Her husband added: “It’s not real work. It’s shown on paper and the money is distributed.”


The government gave plots of land to landless Sehariya adivasis. Most were were given plots of land to cultivate but it was often rocky and barren.


Fortunately, the couple managed to get an antodyaya ration card which entitles them to 35 kilos of foodgrains – 20 kilos of wheat at Rs 2 a kilo and 15 kilos of rice at Rs 3 a kilo. The actual supply was more in the range of 25-30 kilos, Omvati said, as she sat picking stones from the grains. Yet she was grateful for the rations since the family isn’t in a position to plant a crop this winter – there is no water to irrigate their plot of rocky land.


The government food rations aren’t of the best quality.


Many others in the villages did not even have rations cards, which are called permits here.

In Bhadauna village, for instance, neither Shanti nor Biniya Bai possessed a ration card even though they were old and poor. “I went to see the control wala [the ration shop dealer] once,” Shanti said, “but he kicked me and I came back crying.”

This isn’t surprising. A survey of the public distribution system in nine states in May-June 2011 found high “exclusion errors” in Uttar Pradesh, Bihar and Jharkhand.
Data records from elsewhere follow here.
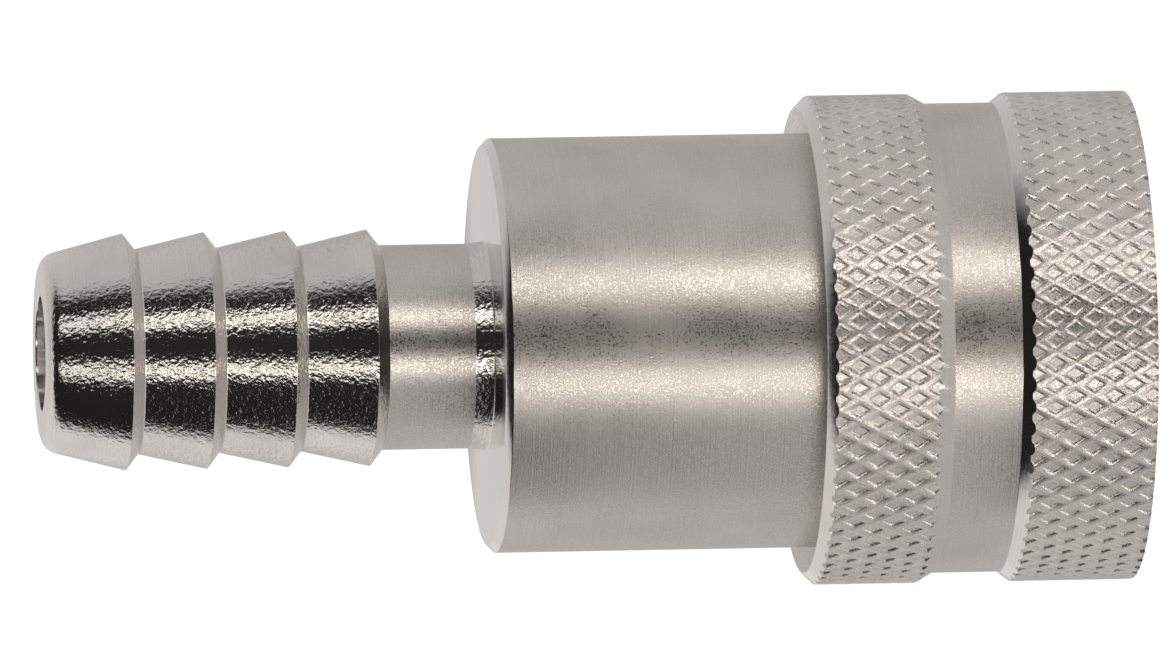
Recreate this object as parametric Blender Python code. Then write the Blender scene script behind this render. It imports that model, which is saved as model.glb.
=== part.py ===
"""A quick-release hose coupling socket in nickel-plated brass.

A barrel with a barbed hose tail carries a screwed-in nose. Eight locking balls sit in the nose's wall,
a spring-loaded sleeve slides over them, and a sprung poppet valve closes the flow when nothing is
plugged in. Every turned piece has its axis on X: the mouth opens towards +X and the hose tail points
towards -X. The origin is on that axis, halfway between the tail's tip and the sleeve's front face.
Places along the axis are worked out as depths behind the sleeve's front face.
"""
import math
import bpy
import bmesh
from mathutils import Matrix, Vector

MM = 0.001

# Hose tail
HOSE_BORE_DIAMETER = 13.0 * MM      # inside of the hose that the tail is made for
BARB_COUNT = 4
BARB_PITCH = 5.0 * MM
BARB_BACK_LENGTH = 0.76 * MM        # axial length of a barb's sloping back
BARB_OVER_HOSE = 0.75 * MM          # barb's edge above the hose's bore, as a radius
NECK_UNDER_HOSE = 0.225 * MM        # neck and valleys below the hose's bore
TIP_UNDER_HOSE = 0.9 * MM           # lead-in tip below the hose's bore
TAIL_BORE_UNDER_HOSE = 2.975 * MM   # flow bore below the hose's bore
TIP_LENGTH = 5.1 * MM               # tip to the first barb's edge
NECK_LENGTH = 7.2 * MM              # last barb's edge to the barrel's rear face
TIP_CHAMFER = 0.35 * MM

# Barrel
BODY_LENGTH = 19.45 * MM            # barrel showing between its rear face and the sleeve
SLEEVE_OVERLAP = 2.05 * MM          # barrel's length under the resting sleeve
EDGE_CHAMFER = 0.15 * MM
BARREL_THREAD_GAP = 0.3 * MM        # between the nose's spigot and the barrel's bore
SHOULDER_STEP = 1.7 * MM            # barrel's inner shoulder that holds the valve guide
FUNNEL_LENGTH = 6.0 * MM            # cone from that shoulder down to the tail's bore

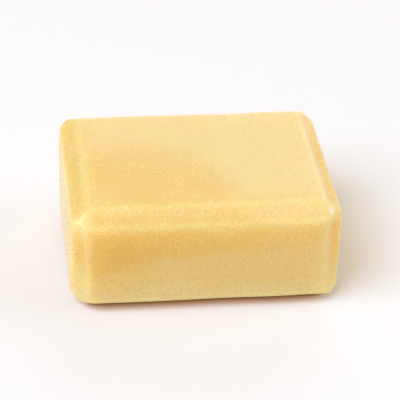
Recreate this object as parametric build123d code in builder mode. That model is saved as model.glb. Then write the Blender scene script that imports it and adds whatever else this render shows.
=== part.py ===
# A detailing clay bar: one block of kneadable clay, moulded with bevels on every edge.
# Frame: origin at the centre of the underside, +X along the length, +Y across the
# width, +Z up. Millimetres.

from build123d import *
import os

# Overall size of the block
bar_length = 74.0
bar_width = 57.5
bar_height = 31.0

# Bevel round the top face and round the underside
rim_bevel_inset = 4.6
rim_bevel_drop = 3.3

# Bevel down each of the four upright edges, measured along both sides
upright_bevel = 4.3

# Rounding of every ridge, where the soft clay leaves the mould
ridge_radius = 1.2


def bevel_rim(block, rim_face):
    """Bevel the four edges of one flat face of the block."""
    chamfer(
        rim_face.edges(),
        length=rim_bevel_inset,
        length2=rim_bevel_drop,
        reference=rim_face,
    )


with BuildPart() as clay_bar:
    # The plain block
    with BuildSketch(Plane.XY):
        Rectangle(bar_length, bar_width)
    extrude(amount=bar_height)

    # Top and bottom bevels, mitred at the corners
    bevel_rim(clay_bar, clay_bar.faces().sort_by(Axis.Z)[-1])
    bevel_rim(clay_bar, clay_bar.faces().sort_by(Axis.Z)[0])

    # Upright bevels: keep only what lies inside the outline with its corners cut off
    with BuildSketch(Plane.XY) as outline:
        Rectangle(bar_length, bar_width)
        chamfer(outline.vertices(), length=upright_bevel)
    extrude(amount=bar_height, mode=Mode.INTERSECT)

    # Soft ridges all over
    fillet(clay_bar.edges(), radius=ridge_radius)

clay_bar.part.label = "clay_bar"

os.makedirs("parts", exist_ok=True)
export_step(clay_bar.part, "parts/clay_bar.step")
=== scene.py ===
from math import radians

import bmesh
import bpy
from bpy.props import FloatProperty, FloatVectorProperty, PointerProperty
from mathutils import Matrix, Vector, noise
from mathutils.geometry import intersect_point_line


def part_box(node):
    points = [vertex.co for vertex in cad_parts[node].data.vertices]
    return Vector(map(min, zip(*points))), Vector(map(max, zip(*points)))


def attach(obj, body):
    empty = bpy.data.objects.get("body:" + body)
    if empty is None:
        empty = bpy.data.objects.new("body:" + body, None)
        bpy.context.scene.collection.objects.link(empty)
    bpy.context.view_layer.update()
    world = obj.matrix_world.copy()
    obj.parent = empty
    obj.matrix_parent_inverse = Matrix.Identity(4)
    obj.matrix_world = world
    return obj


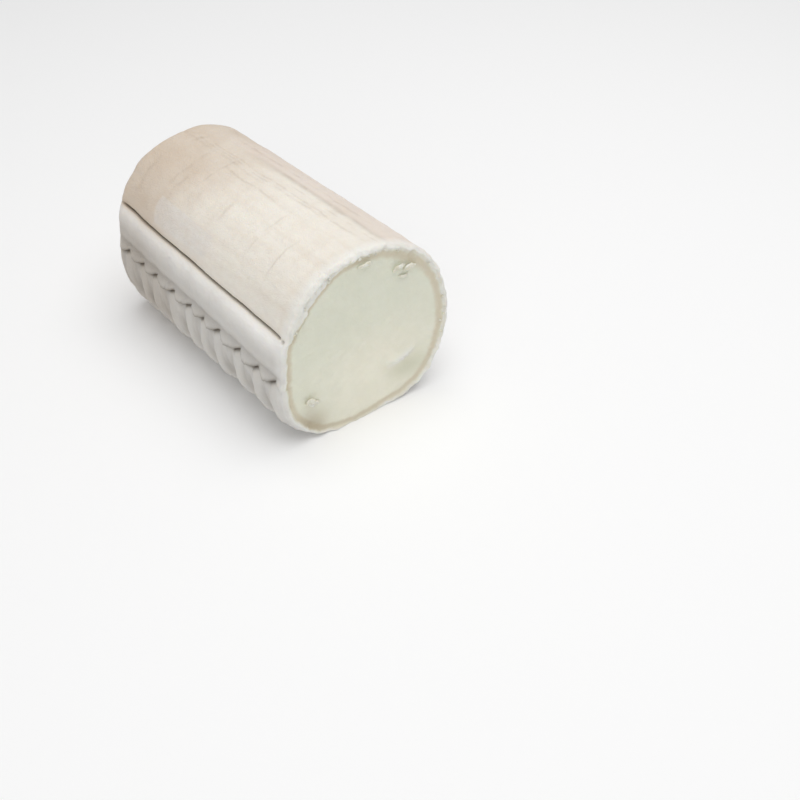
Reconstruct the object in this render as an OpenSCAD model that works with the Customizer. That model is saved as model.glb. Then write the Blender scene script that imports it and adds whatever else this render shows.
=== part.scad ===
// A log of goat cheese, cut across near its middle.
// It lies along X on a flat that its own weight has pressed. The cut faces +X, the shut end -X.
// The pleated flank with the seam is on the -Y side.
// Every point of the skin is given by two numbers: how far it is behind the cut (s, in mm),
// and its angle round the log's axis (a, in degrees from +Y, over the top at 90).

/* [Log] */
// Length along the axis, from the shut end to the middle of the cut
log_l = 118; // [60:1:240]
// Mean radius of the section
mean_r = 37; // [30:0.5:60]
// How far the section's oval stands out along its long diagonal
oval = 1.4; // [0:0.1:4]
// Direction of that diagonal
oval_at = 48.6; // [0:0.1:90]
// How far the section swells at three places round it
trefoil = 1; // [0:0.1:3]
// Direction of the first of the three
trefoil_at = 105.5; // [90:0.5:120]
// How far the section's four corners stand out
corners = 1; // [0:0.1:3]
// Direction of the first corner
corners_at = 47.8; // [40:0.1:50]

/* [Slump] */
// How far the soft log bulges low on its pleated side, at the cut
near_sag = 3.4; // [0:0.1:5]
// The same bulge at the shut end
near_sag_back = 1.8; // [0:0.1:5]
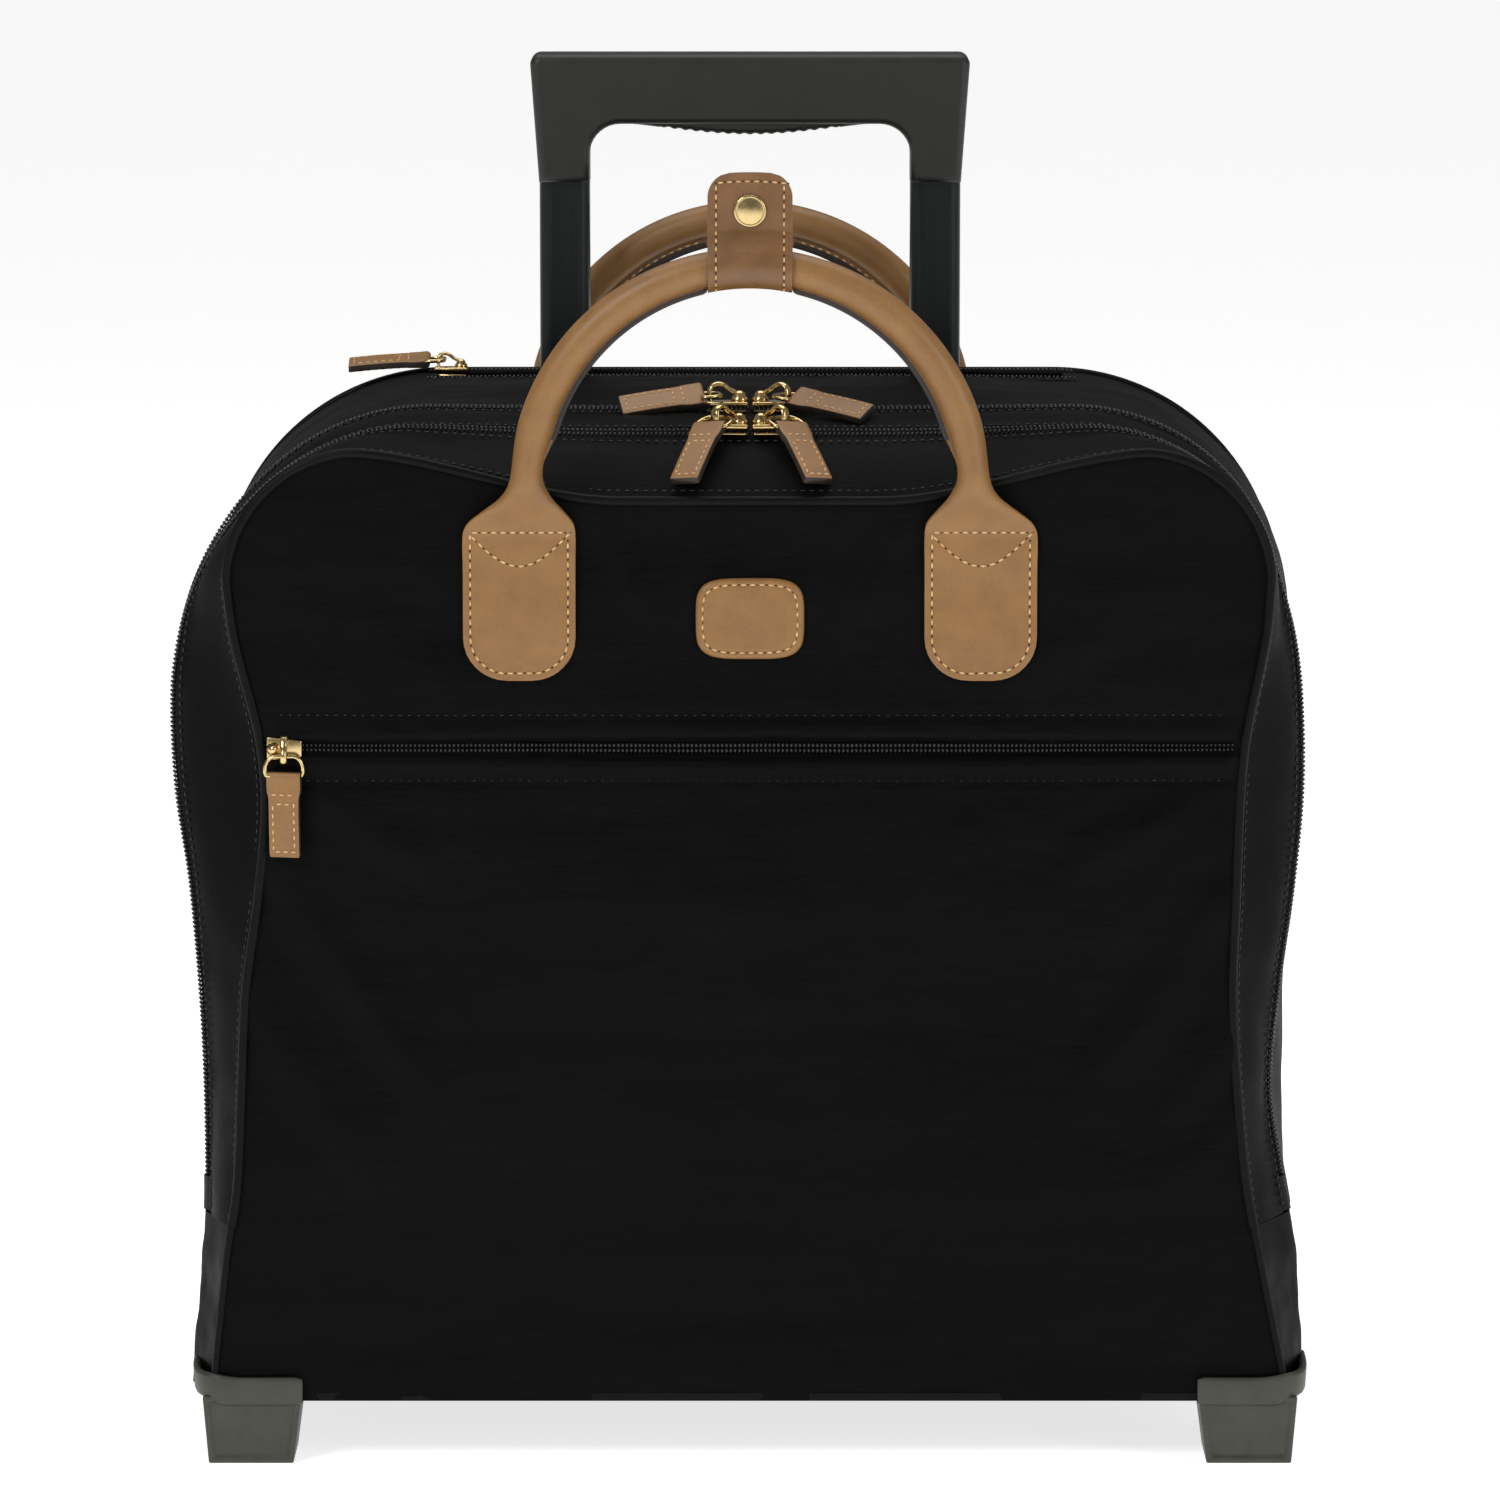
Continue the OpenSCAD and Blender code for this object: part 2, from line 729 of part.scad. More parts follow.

Unlike Bihar, Uttar Pradesh is yet to implement the National Food Security Act, which could help ensure more poor people get rations cards.

Kundan, Shanti’s younger neighbour, was allotted a ration card in 2005. Meant for people below the poverty line, it makes her family eligible for 20 kilos of wheat at Rs 4.65 per kilo, 15 kilos of rice at Rs 6.15 per kilo, and 700 grams of sugar at Rs 13.50 per kilo, which comes to about Rs 195 for the monthly rations. “But the dealer charges Rs 270,” she said indignantly, “and another Rs 40 for the [kerosene] oil.”

Still, this works out cheaper than the market price of wheat, which is currently selling for Rs 15-Rs 20 per kilo in Lalitpur.

In the months ahead, what will separate people from famine is a ration card and the ability to migrate.